1. Preface#

This is a collection of pedagogical material within the topic of speech and language technology. The idea is to provide

  • teachers material for their courses, where they can pick and choose material which is appropriate for their own courses.

  • self-study material on-line for anyone interested.

By licensing the material under creative commons (share alike), we want to encourage people to contribute improvements and additions to the content.

1.1. Design philosophy of this document#

  • Target audience

    • Primary target:

      • Master’s level students with some background in digital signal processing (=signals and systems), machine learning, linear algebra and stochastic processes

    • Secondary targets:

      • Researchers in related areas who want to expand their expertise, for example, researchers in machine learning, signal processing, audio processing, linguistics, human-computer interfaces etc

  • Keep a pedagogical approach

    • Explain why this tool is needed and how it solves a problem.

    • Give an example of how it is used in practice, including demonstrations and pictures.

    • Favour tools which everyone are using, rather than inventions of your own team

  • Small steps

    • Better to have something than nothing. Though it is a good direction, reaching perfection is not a requirement.

    • Fix errors immediately when you find one.

1.2. Foreword to the First Edition#

Foreword by Tom Bäckström

As I was teaching the course “Speech processing” at Aalto University, I was always looking for good teaching material. I was not really content with what I found. Some good books were available but they were expensive. I was not comfortable with demanding the students to pay hundreds of Euros for a book they’d use once. I was also not comfortable in illegally copying content. The alternatives were then to accept lower-quality material or write my own.

Part of the issue I have with expensive books is that the money does not go to the authors themselves, but to middle-men. Moreover, in the Internet-era, paper books seem so last-century. Why print a book on paper when we can make it a web document? Why put it behind a pay-wall? I mean, I really would not receive any significant part of my income from such a book. Putting it on the web then seems like the only sane solution.

Besides, once you’re free from the constraints of a conventional book, you can do all kinds of fun stuff. Like why would I limit access to modifying content and why not something more wikipedia-like? I’m paid by the government, so it seems also obvious that I should put my work out in the public domain. No, more accurately, I’m putting this out with a Creative Commons licence (attribution & share-alike). Perhaps it’s vanity, but I would like to receive credit for this work, if there is any credit due.

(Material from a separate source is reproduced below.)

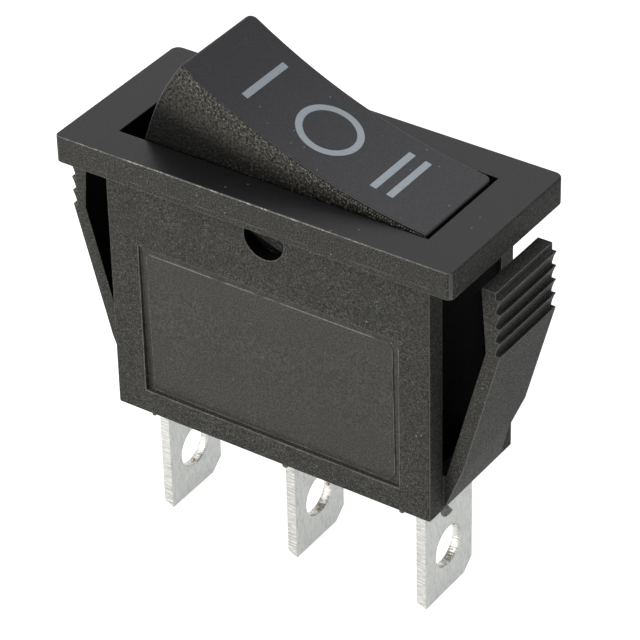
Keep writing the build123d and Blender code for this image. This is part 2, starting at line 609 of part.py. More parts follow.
def main():
    os.makedirs("parts", exist_ok=True)
    for name, shape in pieces().items():
        export_step(shape, f"parts/{name}.step")


main()
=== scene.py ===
import json
import math

import bmesh
import bpy
from bpy.props import FloatProperty, FloatVectorProperty, PointerProperty
from mathutils import Matrix, Vector


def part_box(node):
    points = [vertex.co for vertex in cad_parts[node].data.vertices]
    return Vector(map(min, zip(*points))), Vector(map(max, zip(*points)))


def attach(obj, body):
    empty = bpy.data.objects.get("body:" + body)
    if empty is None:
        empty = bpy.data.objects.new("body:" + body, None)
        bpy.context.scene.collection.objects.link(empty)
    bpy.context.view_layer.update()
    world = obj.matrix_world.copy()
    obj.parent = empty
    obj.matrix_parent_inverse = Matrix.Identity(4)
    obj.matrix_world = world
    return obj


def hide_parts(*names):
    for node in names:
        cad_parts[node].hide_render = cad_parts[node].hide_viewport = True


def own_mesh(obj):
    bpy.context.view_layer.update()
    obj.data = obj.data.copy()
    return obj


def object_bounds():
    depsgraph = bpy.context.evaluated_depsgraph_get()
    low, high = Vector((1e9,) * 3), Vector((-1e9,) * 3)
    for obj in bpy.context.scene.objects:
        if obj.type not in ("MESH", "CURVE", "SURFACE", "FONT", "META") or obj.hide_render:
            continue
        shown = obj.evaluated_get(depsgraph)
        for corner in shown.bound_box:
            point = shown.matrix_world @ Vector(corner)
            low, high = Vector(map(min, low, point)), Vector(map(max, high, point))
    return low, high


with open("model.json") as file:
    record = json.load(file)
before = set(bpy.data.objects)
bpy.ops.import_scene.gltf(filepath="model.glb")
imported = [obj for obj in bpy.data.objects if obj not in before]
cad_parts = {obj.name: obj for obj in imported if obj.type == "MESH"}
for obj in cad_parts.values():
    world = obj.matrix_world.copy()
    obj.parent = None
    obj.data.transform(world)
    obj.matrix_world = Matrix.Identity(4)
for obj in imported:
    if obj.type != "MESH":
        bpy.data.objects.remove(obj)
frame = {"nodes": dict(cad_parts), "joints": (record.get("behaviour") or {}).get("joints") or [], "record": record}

bl_info = {
    "name": "Panel rocker switch",
    "version": (1, 0, 0),
    "blender": (4, 5, 0),
    "location": "View3D > Sidebar > Switch",
    "description": "Dresses a snap-in rocker switch: moulded housing, printed rocker, tinned blades",
    "category": "Object",
}

MM = 0.001
CAD_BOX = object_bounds()
JOINTS = {joint["name"]: joint for joint in frame["joints"]}
PIVOT = Vector(JOINTS["rocker_tilt"]["pos_m"])
TILT = math.radians(JOINTS["rocker_tilt"]["range_deg"][1]) / 2
DISH_CENTRE = 48.75 * MM   # middle of the dished top's arc, above the pivot
DISH_RADIUS = 42.27 * MM
# Painted highlight lines along sharp lips, in mm: axis across, place, half width, axis along, start, end, share.
LIP_GLINTS = (("z", -6.54, 0.07, "x", -9.9, 9.9, 1.0),
        ("x", 9.93, 0.06, "z", -17.4, -6.6, 0.7),
        ("z", -18.07, 0.05, "x", -10.2, 10.5, 0.5),
        ("x", 10.5, 0.05, "z", -18.0, -6.4, 0.55),
        ("x", -10.5, 0.05, "z", -18.0, -6.2, 0.35),
        ("z", 0.42, 0.05, "x", -15.2, 15.2, 0.3),
        ("z", -1.05, 0.05, "x", -11.0, -5.0, 0.35))
LEVEL_TO_REST = Matrix.Translation(PIVOT) @ Matrix.Rotation(TILT, 4, "Y")


def level_box(node):
    """Corners of a CAD node turned back to where the rocker is level, seen from its pivot."""
    turn = LEVEL_TO_REST.inverted()
    points = [turn @ vertex.co for vertex in frame["nodes"][node].data.vertices]
    low = Vector([min(point[axis] for point in points) for axis in range(3)])
    high = Vector([max(point[axis] for point in points) for axis in range(3)])
    return low, high


# ---- properties ----------------------------------------------------------------------------------
def length(name, description, default):
    return FloatProperty(name=name, description=description, default=default, unit="LENGTH",
                         precision=6)


def colour(name, description, default):
    return FloatVectorProperty(name=name, description=description, default=default,
                               subtype="COLOR", size=3, min=0.0, max=1.0)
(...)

The desired consequence of Creative commons licensing is that the material would find multiple contributors, to improve the content. To follow the old, worn but accurate adage; to stand on the shoulders of giants, and so forth. By collaboration we can do better.

The way I intend to use this in my own teaching is that the on-line version of the document follows its own natural grouping of topics. Start with basics and progress to more complex topics and applications. For my own, course, however, I want to have exercises in parallel with the course. The problem is then that the most basic chapters do not lend themselves to exercises which are useful for my teaching goals. So I design exercises to match my teaching goals and organize lecture material to give sufficient background to the exercises. In this web-based document this is no problem. I’ll just create a new table of contents, where the ordering of chapters and sections is reorganized.

1.3. Foreword to the 2nd Edition#

Foreword by Tom Bäckström

I have been positively encouraged and surprised by the feedback I have received for the first edition. So many people have spontaneously given feedback. I find it safe to assume that many more have used this material than those who have contacted me. I therefore conclude that the impact of this material has been much larger than I anticipated. Great! This encourages me to continue putting effort into the document, to make it better and expand it.

For the second edition, I wanted to address the following issues:

  • Platform:

    • Integration with JupyterLab and other similar platforms for interactive coding examples and visualizations are not easily possible on the original platform. Still, in my own teaching I have found such tools mmensly effective and popular among the students.

    • Though the material was published as Open access with a Creative Commons license, the original platform did not allow for easy porting to other formats. Especially mathematical notation and equations required extra effort when porting. This is a clear contradiction to our open access intentions and desires.

    Clearly both arguments lead to the conclusion that we have to switch platforms. Delaying the switch further will make it only harder. Currently the dominant way of sharing evovling community projects is git and consequently, that is the obvious choice. Additional benefits from git-based platforms is that they have many practical tools integrated, like merge-requests, discussion boards etc.

  • Content:

    • Machine learning in speech processing was not well-enough represented. Have to add and improve the content in that area.

    • I am developing and have recently particpated in generation of additional content both for a Bachelor-level introductory course as well as a course about design of speech interaction technology. Those should be added here.

    • There are also many other areas which would benefit from additions, like speech recognition and NLP. I hope we find someone to contribute material also there.